Design a Search Engine: The System Design Interview Walkthrough

May 27, 202610 min read
interview-prepcareerdsaalgorithms
Design a Search Engine: The System Design Interview Walkthrough
TL;DR
  • Two-pipeline architecture: a search engine is an offline crawl-and-index pipeline and an online query-and-serve pipeline, connected only through the inverted index.
  • Inverted index maps each term to a sorted, delta-encoded posting list of (doc_id, tf, positions); intersection of two lists runs in O(n+m) using skip pointers.
  • Document partitioning over term partitioning: every query fans out to all shards, each shard returns its local top-K, and the coordinator merges and re-ranks.
  • BM25 scoring filters candidates fast across all shards; an ML re-ranker applies only to the top 200 survivors before returning results to the user.
  • Hedged requests add roughly 5% extra load and cut p99 tail latency by 40-60% when any one of hundreds of shards runs slow.
  • Adaptive URL Frontier tracks each page's historical change rate and promotes or demotes it between crawl-frequency tiers automatically.

Candidates who nail the search engine system design interview do something counterintuitive: they draw two diagrams before describing a single component.

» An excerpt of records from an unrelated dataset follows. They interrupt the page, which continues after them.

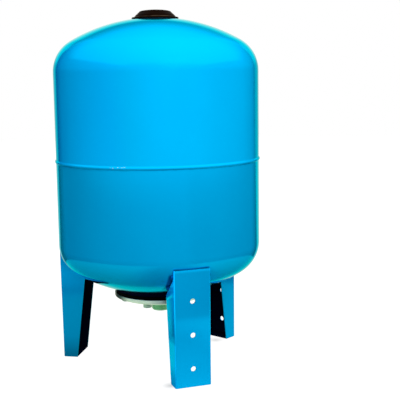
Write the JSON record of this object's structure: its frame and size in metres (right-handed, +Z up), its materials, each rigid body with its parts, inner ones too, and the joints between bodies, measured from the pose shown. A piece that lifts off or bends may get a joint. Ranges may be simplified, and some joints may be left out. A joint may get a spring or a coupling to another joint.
{
  "type": "well pressure tank",
  "caption": "Upright well pressure tank: welded steel shells round a rubber bladder, air valve under a top cover, flanged water nipple underneath, folded steel legs with bolt holes.",
  "frame": {"origin": "on the tank's axis, on the floor under the feet", "axes": "+Z up along the tank's axis; the front leg stands on -Y, the others 120 degrees on either side"},
  "size_m": [0.3634, 0.3632, 0.6252],
  "materials": {
    "tank_paint": "glossy sky-blue powder coat",
    "leg_paint": "glossy sky-blue powder coat, thin and dark inside the folds",
    "neck_paint": "blue powder coat",
    "bladder_rubber": "matt black EPDM",
    "flange_zinc": "zinc plated pressed steel",
    "nipple_zinc": "zinc plated threaded steel",
    "bolt_zinc": "zinc plated steel",
    "boss_steel": "blue powder coat",
    "valve_brass": "turned brass",
    "gasket_rubber": "matt black",
    "cap_plastic": "matt black",
    "cover_plastic": "smooth black moulded plastic"
  },
  "bodies": {
    "root": {"upper_shell": "tank_paint", "lower_shell": "tank_paint", "girth_weld": "tank_paint", "neck_ring": "neck_paint", "neck_weld": "neck_paint", "front_leg": "leg_paint", "left_leg": "leg_paint", "right_leg": "leg_paint", "leg_welds": "leg_paint", "bladder": "bladder_rubber", "counter_flange": "flange_zinc", "water_nipple": "nipple_zinc", "nipple_weld": "nipple_zinc", "flange_bolts": "bolt_zinc", "spring_washers": "bolt_zinc", "valve_boss": "boss_steel", "boss_weld": "tank_paint", "valve_stem": "valve_brass", "valve_core": "valve_brass", "stem_gasket": "gasket_rubber", "stem_nut": "valve_brass", "dust_cap": "cap_plastic", "valve_cover": "cover_plastic"}
  },
  "joints": []
}
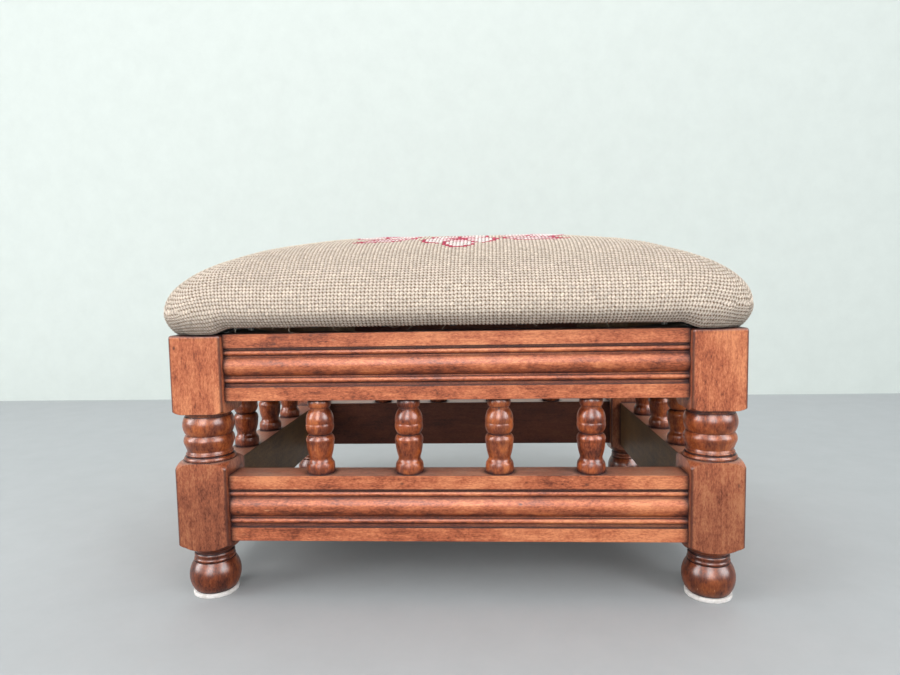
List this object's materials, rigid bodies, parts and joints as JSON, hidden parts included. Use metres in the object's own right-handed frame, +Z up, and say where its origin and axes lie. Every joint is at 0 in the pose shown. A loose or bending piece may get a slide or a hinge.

Because a search engine isn't one system. It's two systems that happen to share an index, and most candidates spend 40 minutes on the crawling half and never reach the part that actually makes or breaks the interview: how a query returns results in under 200 milliseconds against 100 billion documents.

The two systems are the offline pipeline (crawl and index) and the online pipeline (query and serve). The only connection between them is the index. Get that separation on the whiteboard in the first ten minutes and the rest of the design writes itself.

Clarify the Scope Before You Draw Anything

The question has at least three very different versions. Figure out which one you're answering before drawing anything.

  • Domain: General web search (Google-scale, ~100B pages) versus product or enterprise search (Elasticsearch-scale, ~100M documents)?
  • Freshness: How stale is acceptable? News queries want seconds. Static documentation can tolerate days.
  • Personalization: Does the same query return different results for different users?
  • Query model: Keyword search only, or natural language and semantic similarity?

For this walkthrough: general web search, no personalization, freshness in minutes for news and hours for static content, keyword search with basic query understanding.

The Numbers You Need to Anchor the Design

Working numbers for the interview: 100 billion documents indexed, 100K QPS peak, 200ms p99 target, 50 billion pages crawled per day, ~20KB average compressed page. Google's index alone runs to roughly 100 petabytes.

Put these on the whiteboard early. Reaching for back-of-envelope math before components signals that you think in systems.

Two Pipelines, One Index

Draw two horizontal swimlanes before describing any component.

Offline pipeline: crawl the web, parse HTML, build the inverted index, compute PageRank scores. Runs continuously. Feeds into the index.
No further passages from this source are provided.